また、適切な期間・頻度の通院は、適正な賠償金の請求のためにも重要です。
怪我の症状や重度によっても異なりますが、主に、症状ごとに以下の期間・頻度の通院を行っていれば、保険会社に適正な賠償金の請求が行いやすいでしょう。
入通院期間 | 打撲 | 通院期間:1週間〜数か月程度 |
ねんざ・むちうち | 通院期間:1週間〜半年程度 | |
骨折 | 入通院期間:1か月〜1年程度 | |
通院頻度 | 通院頻度は3日に1、2回程度が目安(週2~4回程度通院) |
※あくまで目安です。実際の通院期間は必ず医師と相談してください。
もし、自己判断で通院を中断すれば、怪我が治りきらず、後遺症が残るリスクが増すかもしれません。
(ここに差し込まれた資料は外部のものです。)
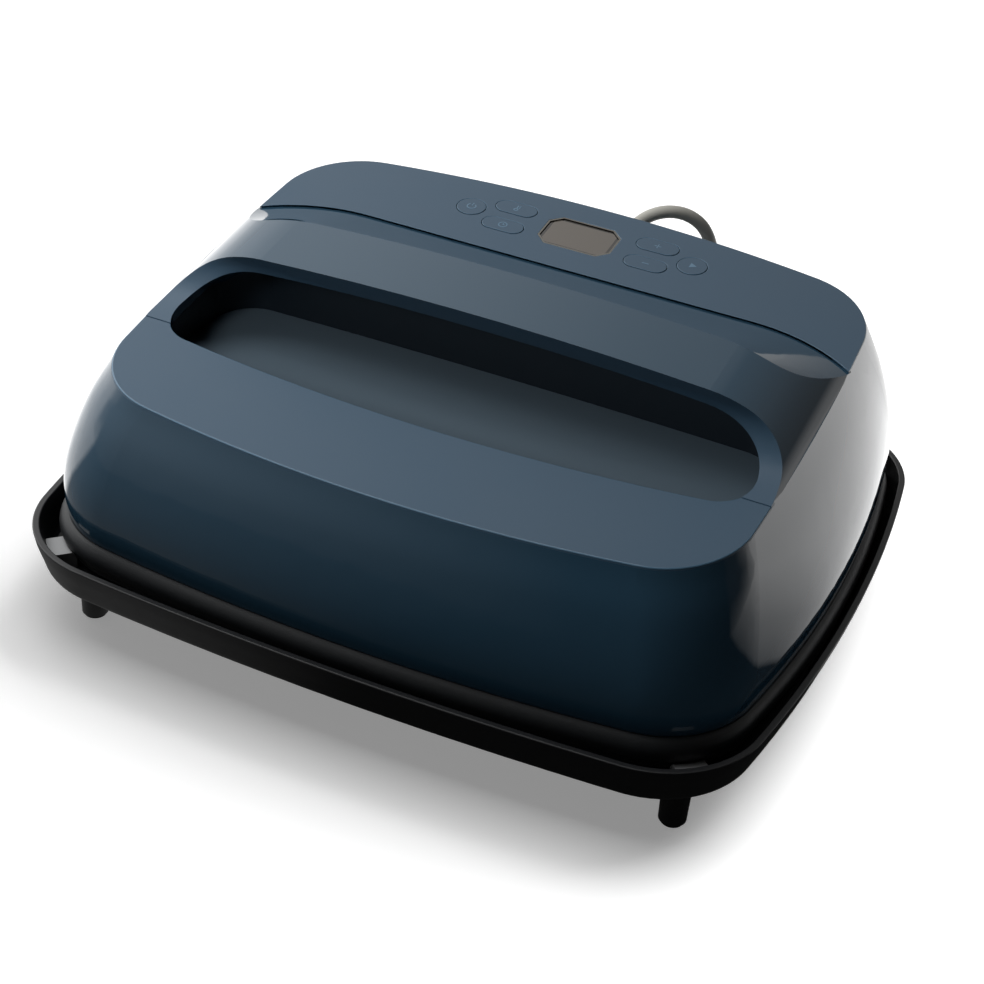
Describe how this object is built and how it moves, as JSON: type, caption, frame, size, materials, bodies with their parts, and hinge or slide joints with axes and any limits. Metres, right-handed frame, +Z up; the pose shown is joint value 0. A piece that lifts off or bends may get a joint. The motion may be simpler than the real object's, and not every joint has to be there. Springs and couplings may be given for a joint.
{
  "type": "handheld heat press",
  "caption": "Hand-held heat press with an arched grip over a finger well, tilted control deck and mains cord, resting in a low four-legged stand.",
  "frame": {"origin": "on the table, under the middle of the stand", "axes": "+X to the right seen from the front, +Y to the rear where the display and cord are, +Z up"},
  "size_m": [0.3568, 0.4358, 0.1597],
  "materials": {
    "tray_plastic": "satin black glass-filled nylon",
    "rubber": "matte",
    "steel": "zinc plated",
    "silicone": "pale grey silicone",
    "shell_gloss": "high-gloss navy",
    "panel_matte": "fine-textured slate navy",
    "well_plastic": "satin charcoal",
    "bezel": "bright",
    "lcd_glass": "tinted clear",
    "lcd_screen": "unlit grey display",
    "circuit_board": "green solder mask",
    "switch_plastic": "black",
    "skirt_plastic": "satin black heat-resistant plastic",
    "component": "moulded electronic parts",
    "plate_aluminium": "polished working face",
    "element_steel": "dull steel",
    "insulation": "pressed mineral fibre",
    "shield_steel": "folded sheet",
    "cord_rubber": "warm grey moulded PVC",
    "cord_sheath": "warm grey cord sheath",
    "blade_brass": "bright brass"
  },
  "bodies": {
    "stand": {"stand_tray": "tray_plastic", "stand_feet": "tray_plastic", "foot_pads": "rubber", "stand_screws": "steel", "rest_pads": "silicone", "corner_locators": "silicone"},
    "press": {"outer_shell": "shell_gloss", "grip_panel": "panel_matte", "control_deck": "panel_matte", "finger_well": "well_plastic", "lcd_bezel": "bezel", "lcd_window": "lcd_glass", "lcd_module": "lcd_screen", "control_board": "circuit_board", "tact_switches": "switch_plastic", "control_board_screws": "steel", "beeper": "switch_plastic", "lower_housing": "skirt_plastic", "housing_screws": "steel", "power_board": "circuit_board", "power_board_screws": "steel", "power_transformer": "component", "heating_relay": "component", "board_capacitors": "component", "heat_plate": "plate_aluminium", "heating_element": "element_steel", "plate_insulation": "insulation", "heat_shield": "shield_steel", "plate_standoffs": "element_steel", "thermal_cutout": "component", "thermistor": "component", "strain_relief": "cord_rubber", "power_cord": "cord_sheath", "cord_coil": "cord_sheath", "cord_tail": "cord_sheath", "mains_plug": "cord_rubber", "plug_blades": "blade_brass"},
    "power_button": {"power_button": "panel_matte"},
    "temperature_button": {"temperature_button": "panel_matte"},
    "timer_button": {"timer_button": "panel_matte"},
    "plus_button": {"plus_button": "panel_matte"},
    "minus_button": {"minus_button": "panel_matte"},
    "start_button": {"start_button": "panel_matte"}
  },
  "joints": [
    {"name": "press_lift", "type": "slide", "parent": "stand", "child": "press", "axis": [0, 0, 1], "range_m": [0, 0.12]},
    {"name": "power_push", "type": "slide", "parent": "press", "child": "power_button", "axis": [0, 0.1133, -0.9936], "range_m": [0, 0.0008], "stiffness_N_per_m": 600},
    {"name": "temperature_push", "type": "slide", "parent": "press", "child": "temperature_button", "axis": [0, 0.1133, -0.9936], "range_m": [0, 0.0008], "stiffness_N_per_m": 600},
    {"name": "timer_push", "type": "slide", "parent": "press", "child": "timer_button", "axis": [0, 0.1133, -0.9936], "range_m": [0, 0.0008], "stiffness_N_per_m": 600},
    {"name": "plus_push", "type": "slide", "parent": "press", "child": "plus_button", "axis": [0, 0.1133, -0.9936], "range_m": [0, 0.0008], "stiffness_N_per_m": 600},
    {"name": "minus_push", "type": "slide", "parent": "press", "child": "minus_button", "axis": [0, 0.1133, -0.9936], "range_m": [0, 0.0008], "stiffness_N_per_m": 600},
    {"name": "start_push", "type": "slide", "parent": "press", "child": "start_button", "axis": [0, 0.1133, -0.9936], "range_m": [0, 0.0008], "stiffness_N_per_m": 600}
  ]
}
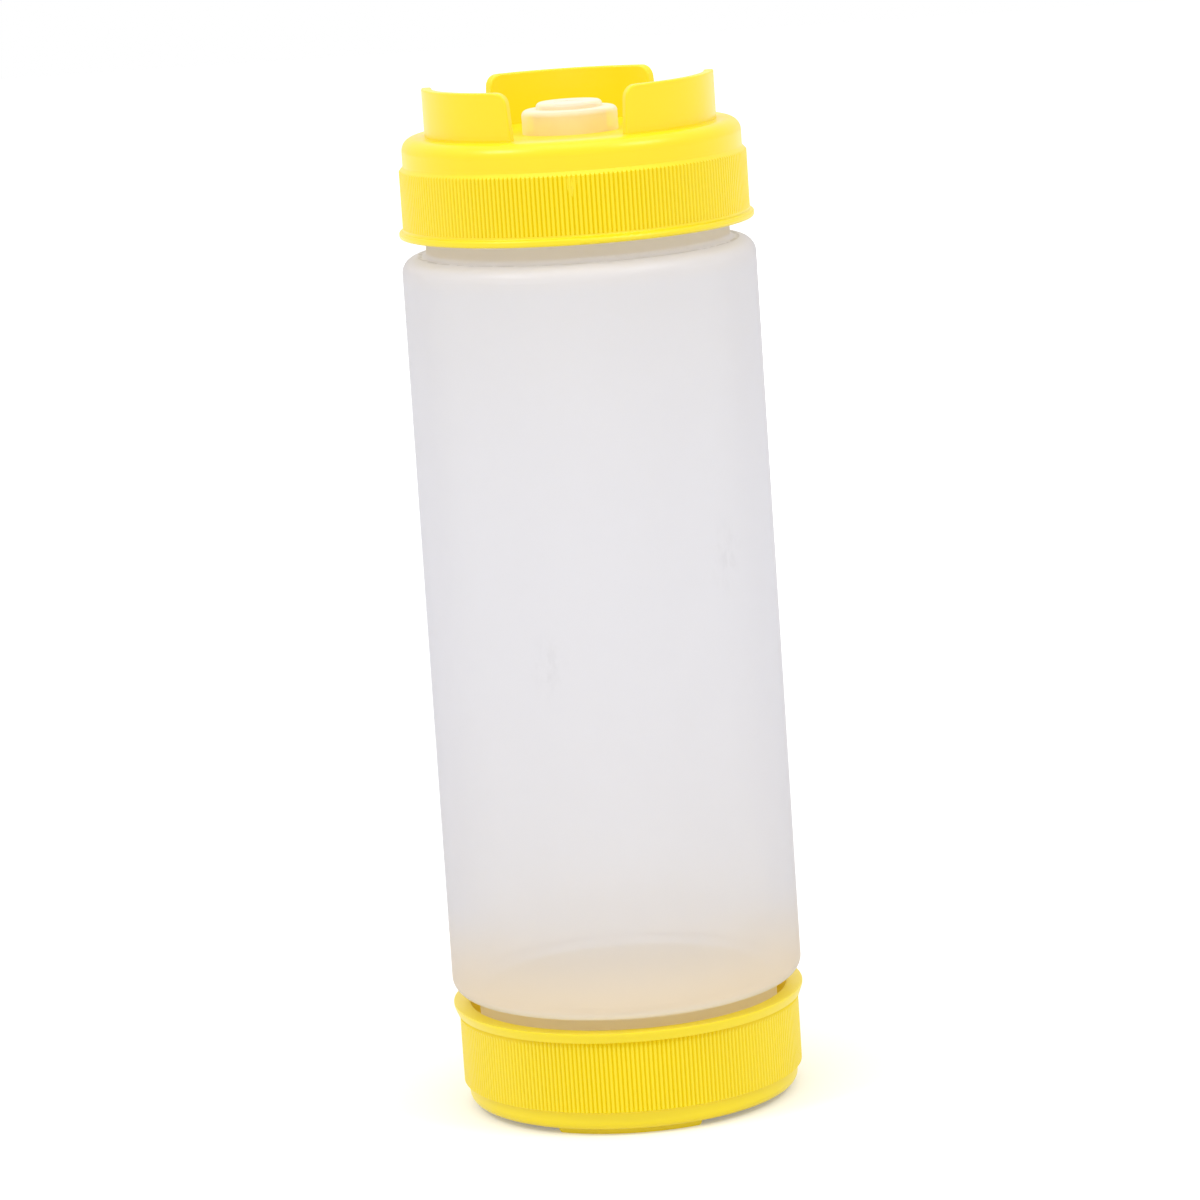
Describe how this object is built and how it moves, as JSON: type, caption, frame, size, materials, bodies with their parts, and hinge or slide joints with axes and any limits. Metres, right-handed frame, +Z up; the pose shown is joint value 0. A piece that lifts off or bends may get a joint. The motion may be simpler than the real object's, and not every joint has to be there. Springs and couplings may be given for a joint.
{
  "type": "squeeze bottle",
  "caption": "Upright two-ended squeeze bottle: translucent cylinder with a ribbed refill cap below and a ribbed dispensing cap with a walled crown and soft valve above.",
  "frame": {"origin": "on the bottle's axis, at the level of the feet under the refill cap", "axes": "+Z up along the bottle's axis towards the dispensing cap; -Y is the front, where a gap of the crown faces"},
  "size_m": [0.0702, 0.0702, 0.2045],
  "materials": {
    "bottle_plastic": "milky translucent soft polyethylene, satin",
    "cap_plastic": "bright yellow polypropylene, semi-gloss",
    "valve_silicone": "milky translucent silicone, satin"
  },
  "bodies": {
    "root": {"bottle": "bottle_plastic", "dispensing_cap": "cap_plastic", "refill_cap": "cap_plastic", "valve": "valve_silicone"}
  },
  "joints": []
}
また、治療をやめた段階で事故による怪我は完治したとみなされ、保険会社がその後の治療費などを認めなくなる可能性もあるでしょう。
(概ね2週間の通院期間が空くと、2週間後以降に受診した際の治療費について、事故との因果関係について疑義が生じてきます。1ヶ月以上空くと、事故との因果関係は否定されます。)
怪我の治療のためにも、適切な賠償金の獲得のためにも、医師の指示に従った適切な通院は重要となります。
6.もし病院に通院しても治らなければ弁護士と共に戦おう
適切な治療を行っても症状が改善せず、保険会社と揉める場合には、弁護士と一緒に戦う必要があるでしょう。
交通事故による怪我で後遺症が残ってしまった場合、相手の保険会社の言うことに従っているだけでは、被害者が正当な補償を受けられない可能性があります。
【相手の保険会社の言いなりになるリスク】
後遺症が認められない | 交通事故による怪我の後遺症なのに、「事故は関係ない」と言われ慰謝料などの示談金を支払わない |
相場より低い金額で解決させられる | 後遺症の症状に対して、相場よりも低い金額の示談金を提示し「あなたの怪我ではその程度が相場です」などと言ってくる |
加害者有利の過失割合を押し付けられる | 加害者が有利になるような過失割合を訴え、被害者側にも自己負担をさせようとしてくる |
本来請求できるはずの項目を請求できない | 被害者が本来請求できる項目(治療費、検査費用、病院への交通費)をすべて伝えず、請求に漏れがあっても教えてくれない |
このような対応をしてくる保険会社に対して、知識のない被害者がそれらをすべて自分で行うのは、かなり難しいのが現実です。
そこで、力になれるのが弁護士です。
弁護士に依頼すれば、医師の診断書作成時のサポートや、後遺障害認定手続きなど、専門的なサポートを受けられます。
弁護士基準での示談交渉により、受け取れる賠償金額が増える可能性もあります。
自分の力で戦えない、という時には、弁護士に相談し、力になってもらいましょう。
7.まとめ
この記事では、交通事故に遭ったら必ず病院へ行くべき理由と、行かないことで生じるリスクについて解説してきました。
記事の内容のまとめは、以下の通りです。
▼交通事故に遭ったら2~3日以内に病院へ行くべき理由は以下の3つ
・自覚がないだけで骨折などの怪我をしている可能性があるから ・怪我が認められずに賠償金を請求できなくなるから ・病院代の全部または一部を相手に請求できるため金銭的な損失もない(少ない)から |
▼交通事故のあとに受診する病院は基本的に整形外科を選ぶ
▼交通事故のあとに病院へ行かないことで生じる可能性のあるリスクは以下の3つ
・後から怪我が発覚しても事故から間が空いていると事故との因果関係を否定されて賠償金を請求できない ・治療の経過が十分に記録されておらず、後遺障害として認められない ・大した怪我ではないと思われて相場より低い金額の賠償金を提示される |
▼交通事故のあとで病院へ行くときの流れは、以下の通り
1. 相手の保険会社に病院へ行くことを連絡する(どの病院へ行くか伝える) 2. 受診時に、病院に交通事故の怪我で受診することを伝える 3. 自分の保険会社に報告する(怪我の有無を問わず報告義務がある) 4.病院(整形外科)を受診する |
この記事の内容を参考に、交通事故のあとには必ずできる限り早く病院へ行ってください。